- **EXERCISE DESCRIPTION**
Reproduce every entry exactly, without alteration.

#### MATERIAL SHOWN ####

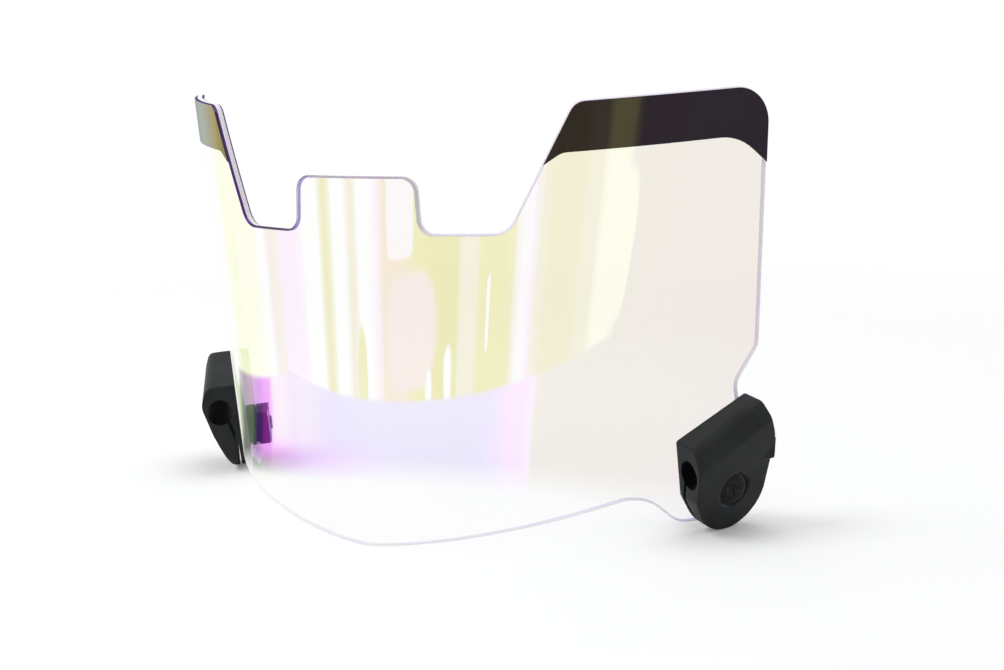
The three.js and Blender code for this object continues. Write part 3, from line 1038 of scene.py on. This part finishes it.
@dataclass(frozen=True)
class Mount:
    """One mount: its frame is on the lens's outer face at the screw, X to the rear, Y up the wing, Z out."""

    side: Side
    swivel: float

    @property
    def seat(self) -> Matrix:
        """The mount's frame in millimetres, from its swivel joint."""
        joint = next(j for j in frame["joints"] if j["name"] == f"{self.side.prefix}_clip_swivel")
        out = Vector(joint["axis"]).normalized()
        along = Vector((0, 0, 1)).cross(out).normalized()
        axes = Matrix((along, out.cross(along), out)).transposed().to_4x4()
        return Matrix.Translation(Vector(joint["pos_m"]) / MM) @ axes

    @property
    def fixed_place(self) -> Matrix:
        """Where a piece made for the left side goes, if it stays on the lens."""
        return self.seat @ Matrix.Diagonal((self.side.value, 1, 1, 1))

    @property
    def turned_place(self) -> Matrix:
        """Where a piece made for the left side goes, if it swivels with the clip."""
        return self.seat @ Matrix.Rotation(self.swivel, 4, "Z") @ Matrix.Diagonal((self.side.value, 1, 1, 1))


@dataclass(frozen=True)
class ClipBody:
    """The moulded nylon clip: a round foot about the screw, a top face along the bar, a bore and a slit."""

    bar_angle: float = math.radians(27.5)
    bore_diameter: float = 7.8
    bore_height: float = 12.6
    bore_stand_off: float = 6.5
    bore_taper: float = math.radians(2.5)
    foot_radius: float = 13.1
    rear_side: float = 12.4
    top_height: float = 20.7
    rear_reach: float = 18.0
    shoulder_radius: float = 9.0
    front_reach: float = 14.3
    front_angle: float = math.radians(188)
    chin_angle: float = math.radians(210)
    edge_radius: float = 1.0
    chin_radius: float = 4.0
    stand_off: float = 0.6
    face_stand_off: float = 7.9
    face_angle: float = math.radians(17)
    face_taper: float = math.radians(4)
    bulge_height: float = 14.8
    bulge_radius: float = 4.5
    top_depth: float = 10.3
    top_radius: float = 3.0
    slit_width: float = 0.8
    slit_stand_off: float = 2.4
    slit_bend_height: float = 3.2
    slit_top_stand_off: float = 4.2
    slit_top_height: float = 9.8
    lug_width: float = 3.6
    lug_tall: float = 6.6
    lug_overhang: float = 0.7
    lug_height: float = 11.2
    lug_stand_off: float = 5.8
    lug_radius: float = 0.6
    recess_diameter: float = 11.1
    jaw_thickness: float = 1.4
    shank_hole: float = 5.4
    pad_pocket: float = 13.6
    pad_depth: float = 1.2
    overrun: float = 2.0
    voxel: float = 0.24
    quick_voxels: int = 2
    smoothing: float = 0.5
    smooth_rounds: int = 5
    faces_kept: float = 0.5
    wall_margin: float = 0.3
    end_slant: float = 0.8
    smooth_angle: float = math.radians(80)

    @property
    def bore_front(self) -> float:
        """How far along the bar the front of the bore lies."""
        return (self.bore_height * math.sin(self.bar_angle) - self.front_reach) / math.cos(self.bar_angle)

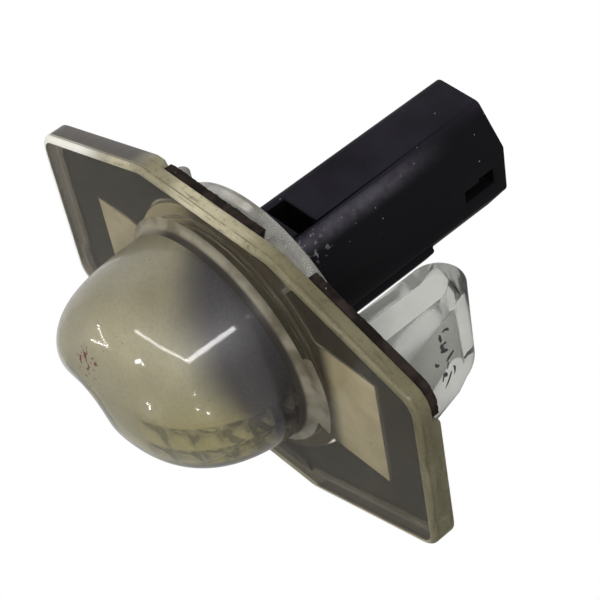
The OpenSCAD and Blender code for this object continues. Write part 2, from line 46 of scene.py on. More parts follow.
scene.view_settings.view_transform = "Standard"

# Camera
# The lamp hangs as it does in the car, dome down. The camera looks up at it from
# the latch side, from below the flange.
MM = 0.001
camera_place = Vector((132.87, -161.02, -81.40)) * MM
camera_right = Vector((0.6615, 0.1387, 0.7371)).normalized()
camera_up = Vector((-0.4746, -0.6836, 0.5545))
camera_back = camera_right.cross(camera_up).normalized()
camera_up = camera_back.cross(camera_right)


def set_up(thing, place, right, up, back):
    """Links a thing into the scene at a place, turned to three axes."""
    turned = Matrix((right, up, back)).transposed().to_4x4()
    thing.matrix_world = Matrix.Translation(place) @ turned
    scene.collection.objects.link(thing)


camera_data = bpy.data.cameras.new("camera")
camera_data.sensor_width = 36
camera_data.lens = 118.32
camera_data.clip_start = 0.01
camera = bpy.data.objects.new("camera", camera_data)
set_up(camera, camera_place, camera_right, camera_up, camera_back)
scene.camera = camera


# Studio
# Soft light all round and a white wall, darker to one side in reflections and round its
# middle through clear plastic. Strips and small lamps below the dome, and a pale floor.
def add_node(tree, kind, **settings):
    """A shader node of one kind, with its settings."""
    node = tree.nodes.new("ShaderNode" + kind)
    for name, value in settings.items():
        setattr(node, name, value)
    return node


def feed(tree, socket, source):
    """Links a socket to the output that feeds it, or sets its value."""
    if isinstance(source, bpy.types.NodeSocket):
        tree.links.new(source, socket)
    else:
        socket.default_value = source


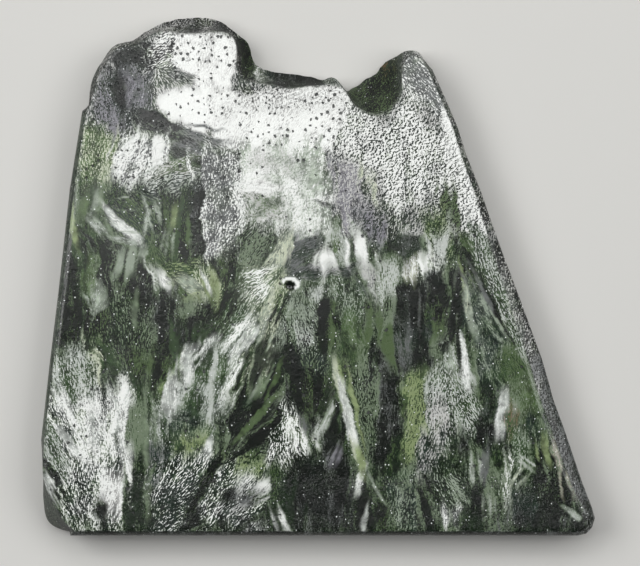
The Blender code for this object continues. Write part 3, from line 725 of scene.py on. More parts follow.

####

- **CORRECT ANSWER**
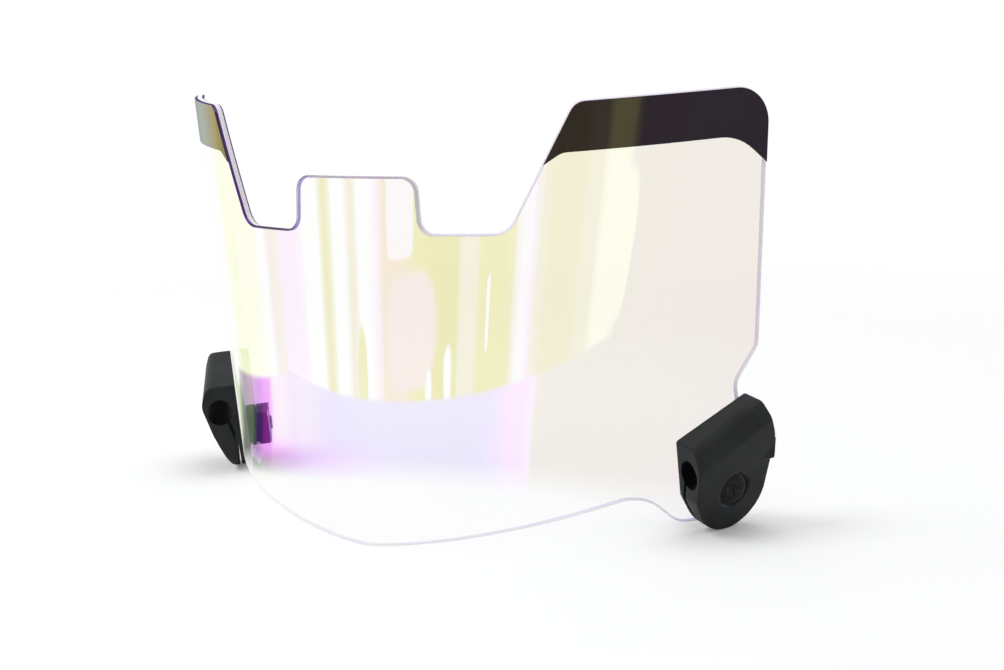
The three.js and Blender code for this object continues. Write part 3, from line 1038 of scene.py on. This part finishes it.
@dataclass(frozen=True)
class Mount:
    """One mount: its frame is on the lens's outer face at the screw, X to the rear, Y up the wing, Z out."""

    side: Side
    swivel: float

    @property
    def seat(self) -> Matrix:
        """The mount's frame in millimetres, from its swivel joint."""
        joint = next(j for j in frame["joints"] if j["name"] == f"{self.side.prefix}_clip_swivel")
        out = Vector(joint["axis"]).normalized()
        along = Vector((0, 0, 1)).cross(out).normalized()
        axes = Matrix((along, out.cross(along), out)).transposed().to_4x4()
        return Matrix.Translation(Vector(joint["pos_m"]) / MM) @ axes

    @property
    def fixed_place(self) -> Matrix:
        """Where a piece made for the left side goes, if it stays on the lens."""
        return self.seat @ Matrix.Diagonal((self.side.value, 1, 1, 1))

    @property
    def turned_place(self) -> Matrix:
        """Where a piece made for the left side goes, if it swivels with the clip."""
        return self.seat @ Matrix.Rotation(self.swivel, 4, "Z") @ Matrix.Diagonal((self.side.value, 1, 1, 1))


@dataclass(frozen=True)
class ClipBody:
    """The moulded nylon clip: a round foot about the screw, a top face along the bar, a bore and a slit."""

    bar_angle: float = math.radians(27.5)
    bore_diameter: float = 7.8
    bore_height: float = 12.6
    bore_stand_off: float = 6.5
    bore_taper: float = math.radians(2.5)
    foot_radius: float = 13.1
    rear_side: float = 12.4
    top_height: float = 20.7
    rear_reach: float = 18.0
    shoulder_radius: float = 9.0
    front_reach: float = 14.3
    front_angle: float = math.radians(188)
    chin_angle: float = math.radians(210)
    edge_radius: float = 1.0
    chin_radius: float = 4.0
    stand_off: float = 0.6
    face_stand_off: float = 7.9
    face_angle: float = math.radians(17)
    face_taper: float = math.radians(4)
    bulge_height: float = 14.8
    bulge_radius: float = 4.5
    top_depth: float = 10.3
    top_radius: float = 3.0
    slit_width: float = 0.8
    slit_stand_off: float = 2.4
    slit_bend_height: float = 3.2
    slit_top_stand_off: float = 4.2
    slit_top_height: float = 9.8
    lug_width: float = 3.6
    lug_tall: float = 6.6
    lug_overhang: float = 0.7
    lug_height: float = 11.2
    lug_stand_off: float = 5.8
    lug_radius: float = 0.6
    recess_diameter: float = 11.1
    jaw_thickness: float = 1.4
    shank_hole: float = 5.4
    pad_pocket: float = 13.6
    pad_depth: float = 1.2
    overrun: float = 2.0
    voxel: float = 0.24
    quick_voxels: int = 2
    smoothing: float = 0.5
    smooth_rounds: int = 5
    faces_kept: float = 0.5
    wall_margin: float = 0.3
    end_slant: float = 0.8
    smooth_angle: float = math.radians(80)

    @property
    def bore_front(self) -> float:
        """How far along the bar the front of the bore lies."""
        return (self.bore_height * math.sin(self.bar_angle) - self.front_reach) / math.cos(self.bar_angle)

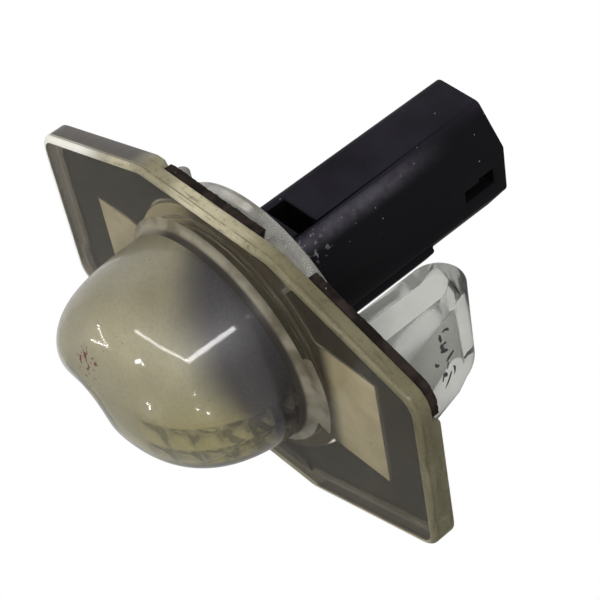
The OpenSCAD and Blender code for this object continues. Write part 2, from line 46 of scene.py on. More parts follow.
scene.view_settings.view_transform = "Standard"

# Camera
# The lamp hangs as it does in the car, dome down. The camera looks up at it from
# the latch side, from below the flange.
MM = 0.001
camera_place = Vector((132.87, -161.02, -81.40)) * MM
camera_right = Vector((0.6615, 0.1387, 0.7371)).normalized()
camera_up = Vector((-0.4746, -0.6836, 0.5545))
camera_back = camera_right.cross(camera_up).normalized()
camera_up = camera_back.cross(camera_right)


def set_up(thing, place, right, up, back):
    """Links a thing into the scene at a place, turned to three axes."""
    turned = Matrix((right, up, back)).transposed().to_4x4()
    thing.matrix_world = Matrix.Translation(place) @ turned
    scene.collection.objects.link(thing)


camera_data = bpy.data.cameras.new("camera")
camera_data.sensor_width = 36
camera_data.lens = 118.32
camera_data.clip_start = 0.01
camera = bpy.data.objects.new("camera", camera_data)
set_up(camera, camera_place, camera_right, camera_up, camera_back)
scene.camera = camera


# Studio
# Soft light all round and a white wall, darker to one side in reflections and round its
# middle through clear plastic. Strips and small lamps below the dome, and a pale floor.
def add_node(tree, kind, **settings):
    """A shader node of one kind, with its settings."""
    node = tree.nodes.new("ShaderNode" + kind)
    for name, value in settings.items():
        setattr(node, name, value)
    return node


def feed(tree, socket, source):
    """Links a socket to the output that feeds it, or sets its value."""
    if isinstance(source, bpy.types.NodeSocket):
        tree.links.new(source, socket)
    else:
        socket.default_value = source


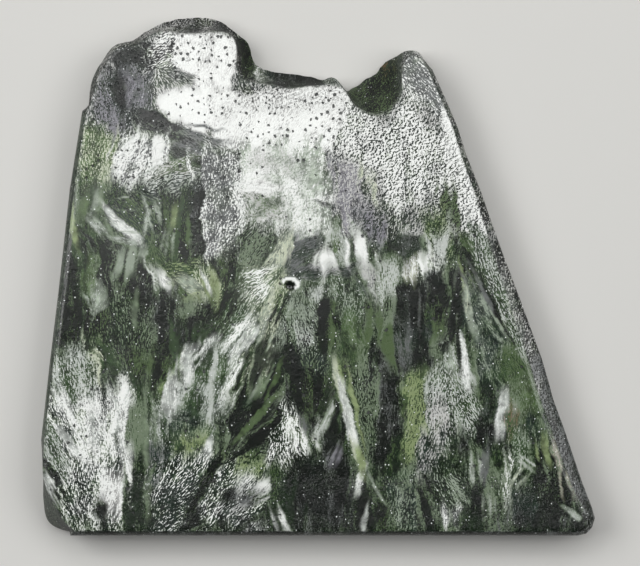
The Blender code for this object continues. Write part 3, from line 725 of scene.py on. More parts follow.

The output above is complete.